We aren’t just making this statement based on opinion, though. If you want to see some more detailed charts and data to support “regressing toward the mean” because of the time delay between games, you can see that in a section below.
If you want simpler explanations, here they are:
That’s why, for example, our power rating for the Milwaukee Bucks will be +8.4 points better than an average NBA team when the NBA restarts tonight. That is, our ratings would expect the Bucks to beat an average team by 8.4 points on a neutral court.
When the season was postponed in March, we had the Bucks rated +9.2 points better than an average team. That decrease of less than one point may not seem like a big deal, but it does impact the Bucks’ projected odds of winning a bit.
The Clippers, Lakers, and Bucks will still be the favorites for the NBA title, but the uncertainty from the lengthy time off reduces their outlook a bit.
When the NBA season resumes, we’ll use ratings that are a little lower for those top teams compared to our March ratings the day the season was suspended. We’ll then adjust their power rating from there based on individual game results, with games after the restart having a bit more weight than games earlier in the season.
Our initial projections when the NBA resumes should be tighter than they would have been had the games been played in the spring. Playoff games on neutral courts also creates a slight relative advantage for the lower seeded teams.
So the net result is a slightly increased likelihood of upsets, as ratings tighten up slightly, and home court advantage is absent.
The below chart shows data from past seasons, and looks at the standard deviation of NBA margin of victory (MOV) predictions based on our predictive power ratings of the teams as of March 11 of a given year. (March 11 is when the NBA shut down this year.)

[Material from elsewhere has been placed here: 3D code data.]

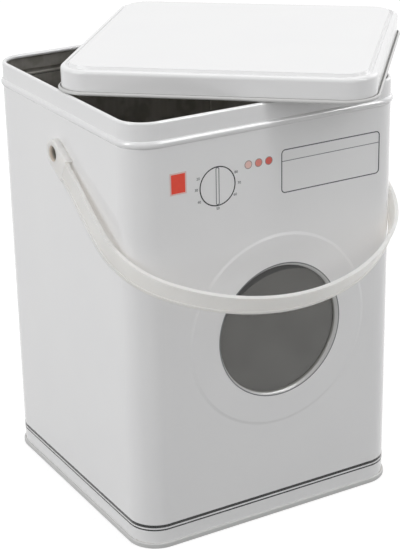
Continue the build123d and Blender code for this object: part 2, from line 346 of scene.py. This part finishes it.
handle = {
    "milk": "#F7F4F2",
    "milkWarm": "#F2EEEB",
    "flowSize": 14 * mm,
    "grainSize": 0.7 * mm,
    "grainDepth": 0.02 * mm,
    "grainStrength": 0.4,
    "pivotHeight": 211.4 * mm,
    "bore": 4.6 * mm,
    "boreMouth": 88.6 * mm,
    "boreEnd": 86.0 * mm,
    "shade": "#F3E3D8",
    "deepShade": "#4A423D",
    "roughness": (0.31, 0.41),
    "ior": 1.49,
    "milkiness": 0.9,
    "depth": 7 * mm,
    "depthOfColours": (1.0, 0.95, 0.9),
    "glow": 0.16,
    "glowTone": "#EDF2EE",
    "through": "#F0ECE8",
}


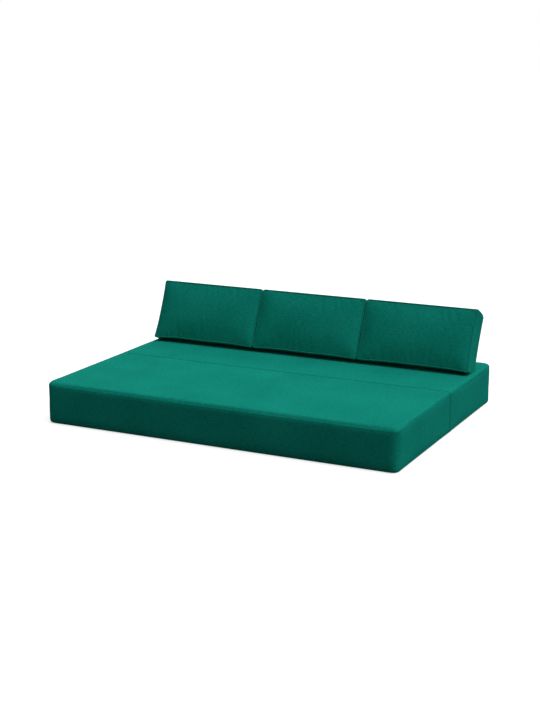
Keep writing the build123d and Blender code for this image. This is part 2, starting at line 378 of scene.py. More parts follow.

The horizontal axis shows the time elapsed in months from March 11:
The chart shows that the variance of outcomes increases the further away in time you move. In other words, the MOV predictions based on our power ratings get less accurate the farther in the future you go.
Some of those dots represent months with much smaller sample sizes. Months 3, 4, 15, and 16 are playoff months with fewer total games. Month 8 represents the small number of games at the start of the next season.
That’s why you see outliers from the general trend line for those months.
This next chart chows the coefficient you should use to adjust the March 11 ratings when best trying to predict the Game Score in a given month in the future.
This means that if you want to predict a team’s average Game Score in the first month of the next season — so, the point at (7, 0.77) — you use 77% of their March 11 rating from this season.
Now, the start of the next season usually comes after an offseason involving players switching teams. So part of that regression is due to those factors.
If you fit a model to the points in this graph, and add a flag indicating that there has been a season change, you get -2.4% more regression towards 0 for each calendar month, plus an extra -10.5% for the season change.